§ **Exercise aim**
Answer with a single number: the count of lines that hold "included".

§ **Dataset records**
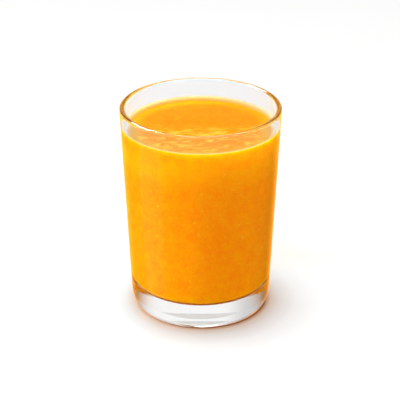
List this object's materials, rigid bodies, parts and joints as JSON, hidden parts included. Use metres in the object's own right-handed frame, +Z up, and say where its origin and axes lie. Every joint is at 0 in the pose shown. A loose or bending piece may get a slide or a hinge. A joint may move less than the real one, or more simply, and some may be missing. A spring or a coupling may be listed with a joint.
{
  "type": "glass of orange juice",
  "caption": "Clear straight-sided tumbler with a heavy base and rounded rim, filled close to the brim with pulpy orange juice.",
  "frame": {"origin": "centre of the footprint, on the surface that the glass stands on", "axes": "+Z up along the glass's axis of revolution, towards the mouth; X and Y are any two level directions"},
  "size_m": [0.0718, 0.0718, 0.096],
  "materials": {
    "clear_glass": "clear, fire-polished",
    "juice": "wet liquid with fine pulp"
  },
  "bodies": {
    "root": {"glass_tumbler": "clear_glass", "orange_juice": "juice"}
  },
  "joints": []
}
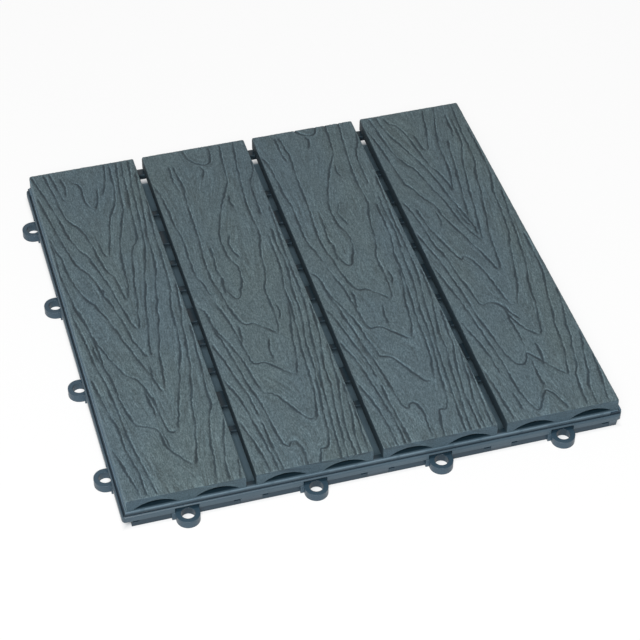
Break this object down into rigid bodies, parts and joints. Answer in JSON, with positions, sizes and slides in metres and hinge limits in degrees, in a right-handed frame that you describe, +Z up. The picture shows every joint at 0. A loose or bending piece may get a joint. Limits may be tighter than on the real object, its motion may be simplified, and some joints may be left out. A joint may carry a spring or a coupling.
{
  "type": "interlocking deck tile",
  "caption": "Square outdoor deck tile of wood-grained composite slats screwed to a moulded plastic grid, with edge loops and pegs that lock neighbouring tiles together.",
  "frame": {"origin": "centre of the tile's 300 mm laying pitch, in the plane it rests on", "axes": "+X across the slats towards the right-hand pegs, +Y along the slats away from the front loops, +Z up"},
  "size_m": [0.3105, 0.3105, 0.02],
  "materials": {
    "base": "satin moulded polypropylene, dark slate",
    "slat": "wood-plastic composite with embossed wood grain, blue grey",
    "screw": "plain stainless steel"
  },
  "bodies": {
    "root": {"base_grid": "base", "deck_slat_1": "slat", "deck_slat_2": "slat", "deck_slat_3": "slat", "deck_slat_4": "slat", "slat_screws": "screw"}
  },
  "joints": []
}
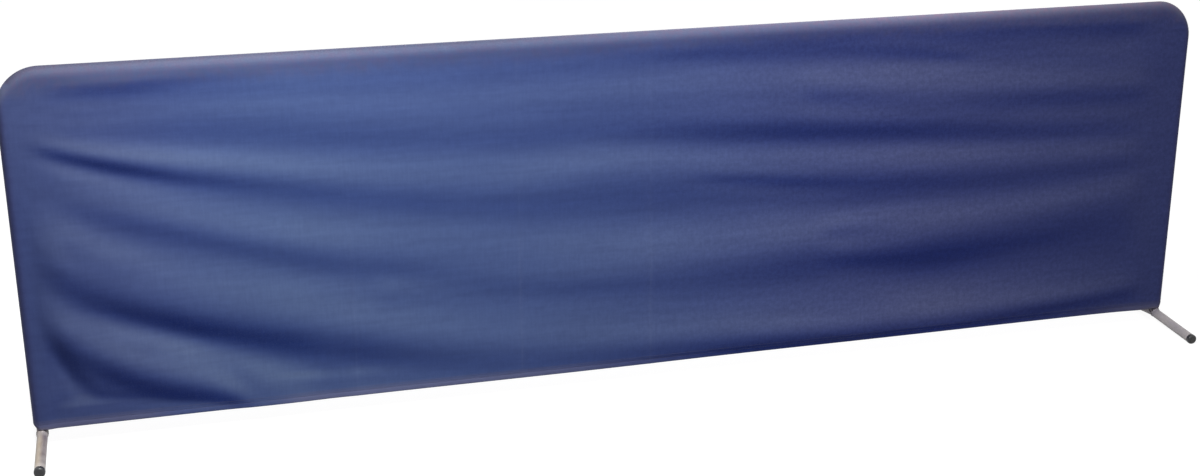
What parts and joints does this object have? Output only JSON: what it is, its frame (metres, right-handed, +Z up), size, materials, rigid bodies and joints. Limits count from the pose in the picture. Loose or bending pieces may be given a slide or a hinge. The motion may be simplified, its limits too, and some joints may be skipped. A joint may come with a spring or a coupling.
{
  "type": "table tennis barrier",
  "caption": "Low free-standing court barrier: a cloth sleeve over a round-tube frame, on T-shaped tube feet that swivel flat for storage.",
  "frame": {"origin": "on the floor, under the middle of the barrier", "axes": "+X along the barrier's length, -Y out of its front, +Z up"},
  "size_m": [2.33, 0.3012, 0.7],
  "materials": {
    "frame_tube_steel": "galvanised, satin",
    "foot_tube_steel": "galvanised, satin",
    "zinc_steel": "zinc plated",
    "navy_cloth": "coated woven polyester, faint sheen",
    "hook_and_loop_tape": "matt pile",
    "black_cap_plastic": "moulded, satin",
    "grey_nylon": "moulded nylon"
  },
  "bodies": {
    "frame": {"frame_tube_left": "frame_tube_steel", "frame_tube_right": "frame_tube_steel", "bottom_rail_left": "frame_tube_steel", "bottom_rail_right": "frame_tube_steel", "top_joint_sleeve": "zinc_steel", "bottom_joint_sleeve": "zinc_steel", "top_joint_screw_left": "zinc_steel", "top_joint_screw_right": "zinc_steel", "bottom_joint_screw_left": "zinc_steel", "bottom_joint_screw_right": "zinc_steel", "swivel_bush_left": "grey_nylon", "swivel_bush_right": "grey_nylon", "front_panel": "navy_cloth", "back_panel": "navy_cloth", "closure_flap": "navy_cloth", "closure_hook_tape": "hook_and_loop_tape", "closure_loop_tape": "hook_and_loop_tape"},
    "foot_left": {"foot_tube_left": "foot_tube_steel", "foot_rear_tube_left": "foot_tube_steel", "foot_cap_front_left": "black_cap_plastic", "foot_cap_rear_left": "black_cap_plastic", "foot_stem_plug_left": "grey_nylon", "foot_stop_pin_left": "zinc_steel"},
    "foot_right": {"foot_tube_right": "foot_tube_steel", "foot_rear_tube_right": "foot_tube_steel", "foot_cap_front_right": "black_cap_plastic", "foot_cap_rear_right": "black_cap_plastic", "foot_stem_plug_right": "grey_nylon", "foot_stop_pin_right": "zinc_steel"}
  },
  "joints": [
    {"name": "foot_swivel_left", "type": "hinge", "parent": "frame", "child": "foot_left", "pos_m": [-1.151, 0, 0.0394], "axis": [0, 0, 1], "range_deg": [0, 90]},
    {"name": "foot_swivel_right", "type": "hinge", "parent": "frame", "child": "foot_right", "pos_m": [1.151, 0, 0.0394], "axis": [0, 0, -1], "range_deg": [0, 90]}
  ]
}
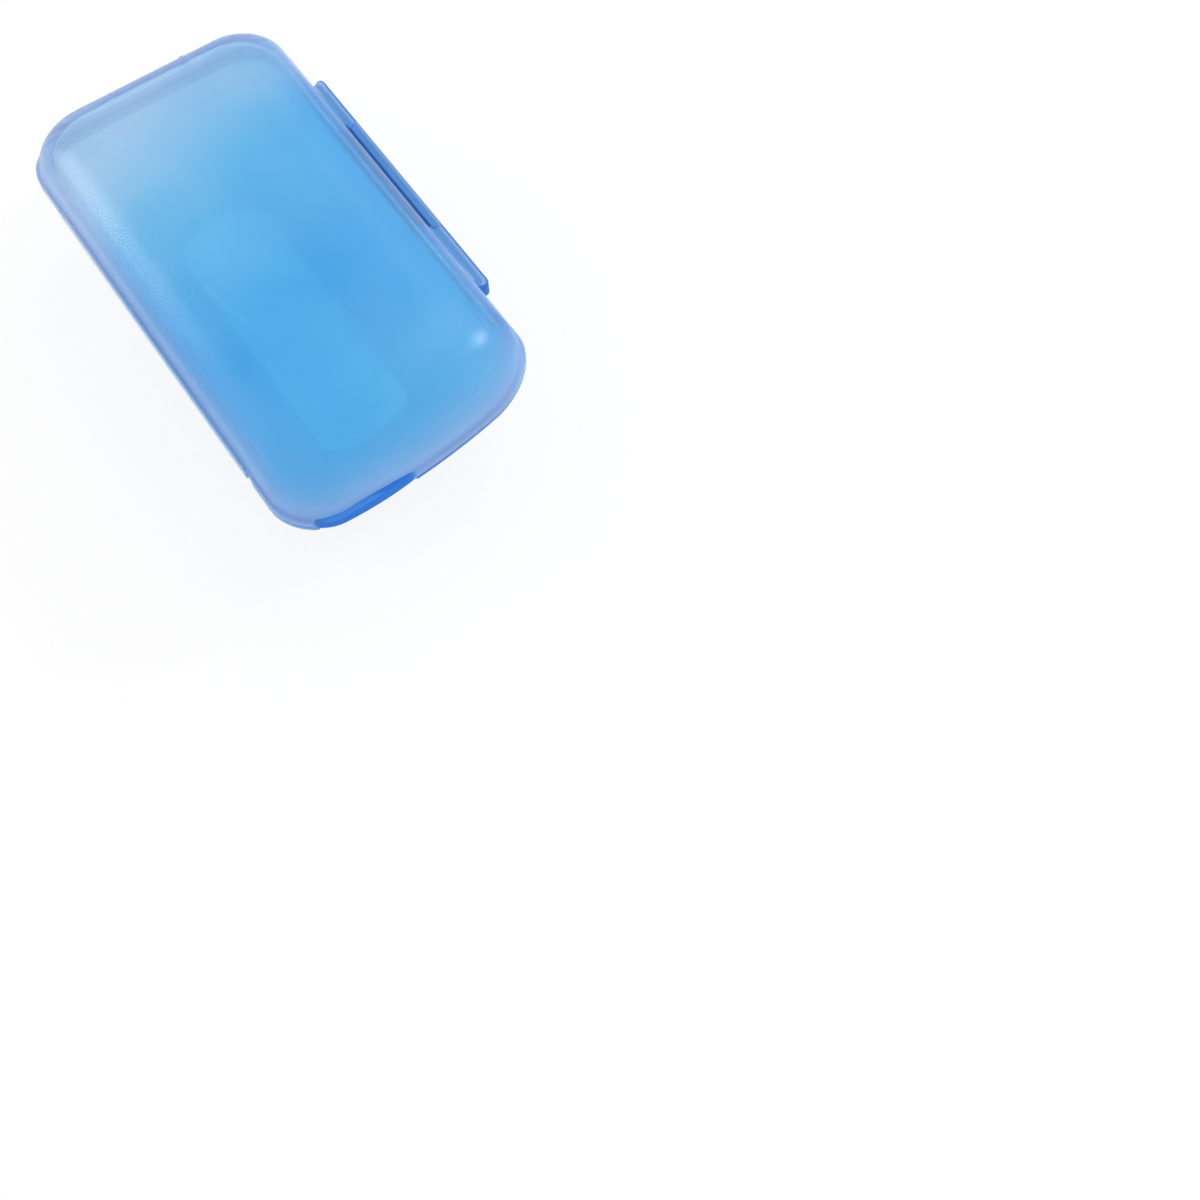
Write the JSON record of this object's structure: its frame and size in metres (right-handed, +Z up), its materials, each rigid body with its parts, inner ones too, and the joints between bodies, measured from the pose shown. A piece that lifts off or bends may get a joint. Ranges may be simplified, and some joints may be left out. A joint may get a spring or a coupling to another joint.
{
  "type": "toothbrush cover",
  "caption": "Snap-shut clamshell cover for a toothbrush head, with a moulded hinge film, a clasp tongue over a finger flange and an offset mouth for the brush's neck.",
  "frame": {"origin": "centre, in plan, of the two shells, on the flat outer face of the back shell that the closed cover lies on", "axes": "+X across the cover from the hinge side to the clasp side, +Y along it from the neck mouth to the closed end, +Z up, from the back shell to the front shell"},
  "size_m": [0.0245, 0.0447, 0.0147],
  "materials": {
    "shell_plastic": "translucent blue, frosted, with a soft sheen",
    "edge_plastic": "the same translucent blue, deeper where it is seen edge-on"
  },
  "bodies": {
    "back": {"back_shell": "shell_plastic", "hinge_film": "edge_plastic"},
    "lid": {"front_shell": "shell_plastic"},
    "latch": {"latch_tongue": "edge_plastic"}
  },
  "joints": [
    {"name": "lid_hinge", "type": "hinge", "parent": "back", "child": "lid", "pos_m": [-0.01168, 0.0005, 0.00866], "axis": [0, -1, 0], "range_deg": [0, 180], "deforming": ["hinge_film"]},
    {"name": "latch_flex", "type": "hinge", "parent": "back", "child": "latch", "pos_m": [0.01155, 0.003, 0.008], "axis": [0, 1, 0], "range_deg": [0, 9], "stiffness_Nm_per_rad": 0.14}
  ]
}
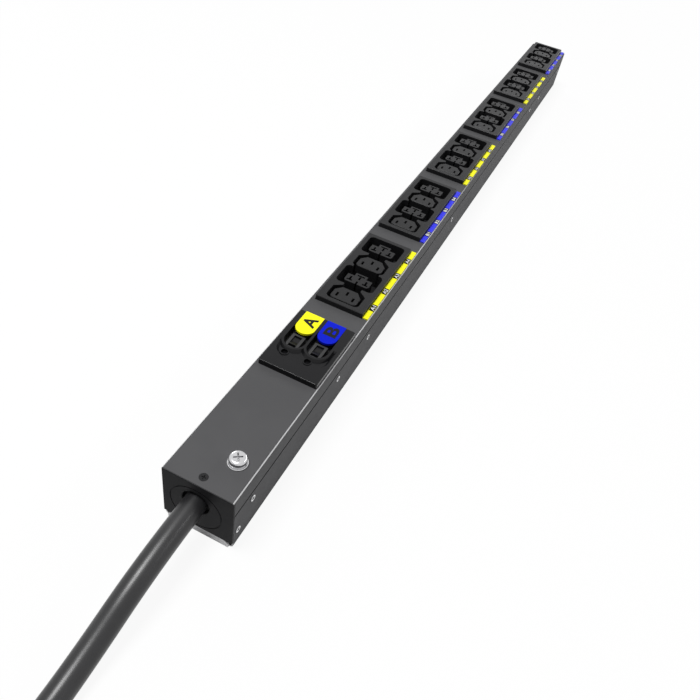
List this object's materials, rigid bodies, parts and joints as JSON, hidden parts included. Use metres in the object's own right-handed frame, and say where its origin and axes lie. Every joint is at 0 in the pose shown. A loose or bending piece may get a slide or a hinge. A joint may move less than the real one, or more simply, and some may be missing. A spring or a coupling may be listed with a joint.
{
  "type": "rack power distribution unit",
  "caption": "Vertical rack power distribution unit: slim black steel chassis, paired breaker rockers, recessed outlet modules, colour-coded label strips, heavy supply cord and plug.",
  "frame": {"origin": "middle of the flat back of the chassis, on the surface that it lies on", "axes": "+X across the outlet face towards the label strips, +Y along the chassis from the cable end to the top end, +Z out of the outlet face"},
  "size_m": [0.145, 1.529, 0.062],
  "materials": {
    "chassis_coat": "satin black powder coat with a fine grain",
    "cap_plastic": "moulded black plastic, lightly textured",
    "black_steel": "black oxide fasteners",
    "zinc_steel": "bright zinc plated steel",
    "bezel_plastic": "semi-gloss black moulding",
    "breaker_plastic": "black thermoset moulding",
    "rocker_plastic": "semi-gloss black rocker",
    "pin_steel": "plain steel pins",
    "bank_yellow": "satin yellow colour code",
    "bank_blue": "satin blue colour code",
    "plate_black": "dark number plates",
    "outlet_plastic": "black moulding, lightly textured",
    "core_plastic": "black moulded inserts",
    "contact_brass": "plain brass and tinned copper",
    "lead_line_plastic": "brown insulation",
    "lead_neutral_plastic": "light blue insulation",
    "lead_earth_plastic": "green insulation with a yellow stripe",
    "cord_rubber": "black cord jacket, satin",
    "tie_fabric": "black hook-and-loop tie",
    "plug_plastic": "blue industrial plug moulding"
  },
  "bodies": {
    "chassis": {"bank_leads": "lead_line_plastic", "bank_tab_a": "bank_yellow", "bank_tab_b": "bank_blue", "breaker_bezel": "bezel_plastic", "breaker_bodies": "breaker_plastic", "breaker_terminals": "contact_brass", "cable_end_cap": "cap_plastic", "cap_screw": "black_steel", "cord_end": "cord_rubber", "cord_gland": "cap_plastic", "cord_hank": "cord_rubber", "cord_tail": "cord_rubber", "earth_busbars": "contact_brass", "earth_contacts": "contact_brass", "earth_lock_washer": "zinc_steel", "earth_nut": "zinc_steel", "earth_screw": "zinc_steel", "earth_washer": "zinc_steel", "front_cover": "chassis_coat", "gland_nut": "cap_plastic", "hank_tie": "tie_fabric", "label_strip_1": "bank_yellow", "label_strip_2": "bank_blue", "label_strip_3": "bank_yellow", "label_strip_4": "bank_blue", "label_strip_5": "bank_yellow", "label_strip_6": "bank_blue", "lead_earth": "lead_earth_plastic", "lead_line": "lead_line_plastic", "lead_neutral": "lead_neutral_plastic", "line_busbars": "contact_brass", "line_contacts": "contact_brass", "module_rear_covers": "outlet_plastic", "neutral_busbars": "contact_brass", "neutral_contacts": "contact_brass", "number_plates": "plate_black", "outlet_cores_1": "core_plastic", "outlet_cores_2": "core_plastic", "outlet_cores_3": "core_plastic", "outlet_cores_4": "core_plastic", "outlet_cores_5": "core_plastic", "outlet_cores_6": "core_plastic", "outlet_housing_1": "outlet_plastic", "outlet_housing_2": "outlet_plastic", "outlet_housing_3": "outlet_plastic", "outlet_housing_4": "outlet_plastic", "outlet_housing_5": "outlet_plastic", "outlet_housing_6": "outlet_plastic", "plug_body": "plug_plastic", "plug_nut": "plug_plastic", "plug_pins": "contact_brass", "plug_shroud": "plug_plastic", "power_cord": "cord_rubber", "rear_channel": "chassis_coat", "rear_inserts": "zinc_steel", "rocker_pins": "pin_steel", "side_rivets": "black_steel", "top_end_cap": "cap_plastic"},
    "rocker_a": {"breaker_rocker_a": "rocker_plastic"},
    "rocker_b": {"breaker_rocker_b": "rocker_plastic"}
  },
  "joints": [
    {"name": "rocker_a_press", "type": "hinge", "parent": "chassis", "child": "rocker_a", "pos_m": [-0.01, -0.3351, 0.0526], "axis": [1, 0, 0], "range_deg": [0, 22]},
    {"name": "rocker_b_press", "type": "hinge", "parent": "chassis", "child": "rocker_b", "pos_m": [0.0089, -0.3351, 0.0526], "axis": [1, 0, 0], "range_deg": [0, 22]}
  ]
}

§ **Reply**
2